The experimental results were analyzed and compared in detail. Multiple evaluation metrics were selected to assess the prediction results, and ablation experiments were conducted. The model was compared with benchmark models that are highly authoritative in the field. The experimental results indicate that the model has very high prediction accuracy for various categories of samples in the Northern Xinjiang region, surpassing all benchmark models. When the experimental conditions were kept unchanged, the model also demonstrated the best prediction performance on an Indian public dataset, indicating the good generalization ability of the proposed model.

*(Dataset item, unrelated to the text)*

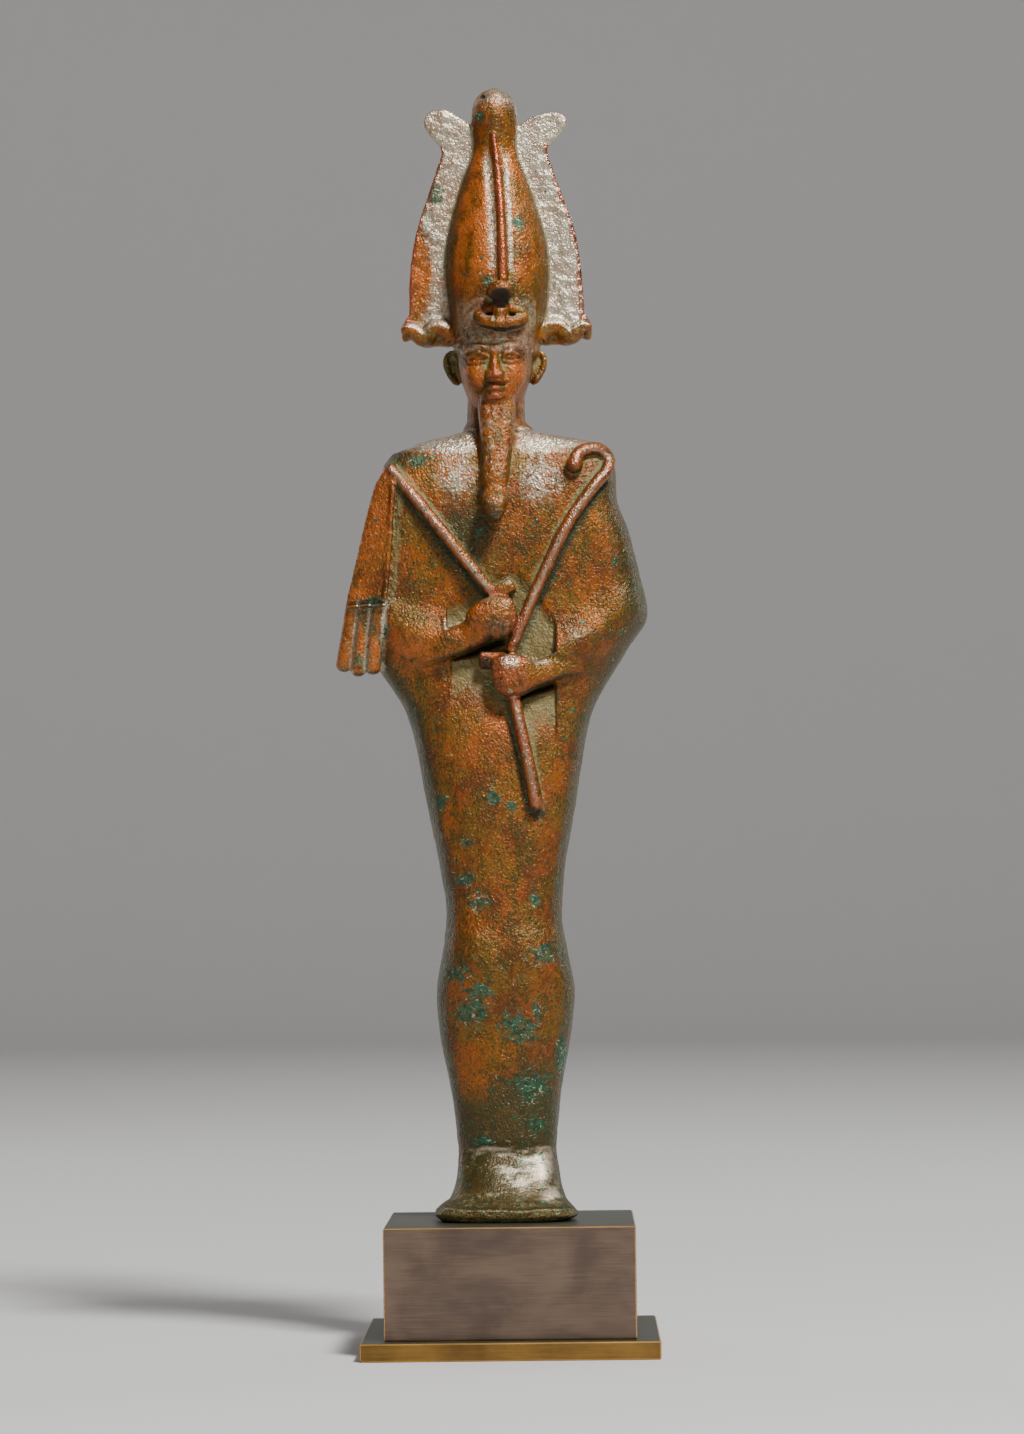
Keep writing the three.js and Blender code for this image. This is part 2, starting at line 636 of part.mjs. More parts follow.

The paper can be further improved in terms of data preprocessing and model aspects, and there are several main aspects to consider for future work:

(1)

In future work, we plan to apply functional data analysis to rainfall time series, visualizing features such as the trends, periodicity, and seasonality of the rainfall time series data. This will allow for a better analysis of the rainfall data and implement measures to further enhance forecasting performance.

(2)

The datasets used in this paper have imbalanced samples in each category; although the model structure can capture the imbalanced samples to some extent, the model’s processing ability is limited. In future work, the imbalanced sample problem can be addressed in the preprocessing process to improve the model’s prediction performance.

(3)

The formation process of rainfall is extremely complex, and using a single piece of meteorological data for prediction cannot allow the model to fully learn the complex patterns of rainfall. In future work, it is suggested to consider using multiple sources of meteorological data together for rainfall prediction.

(4)

Some of the hyperparameters in the model are manually tuned, and in future work, it is suggested to apply advanced hyperparameter optimization methods to search a wider range of hyperparameters and select better combinations of hyperparameters.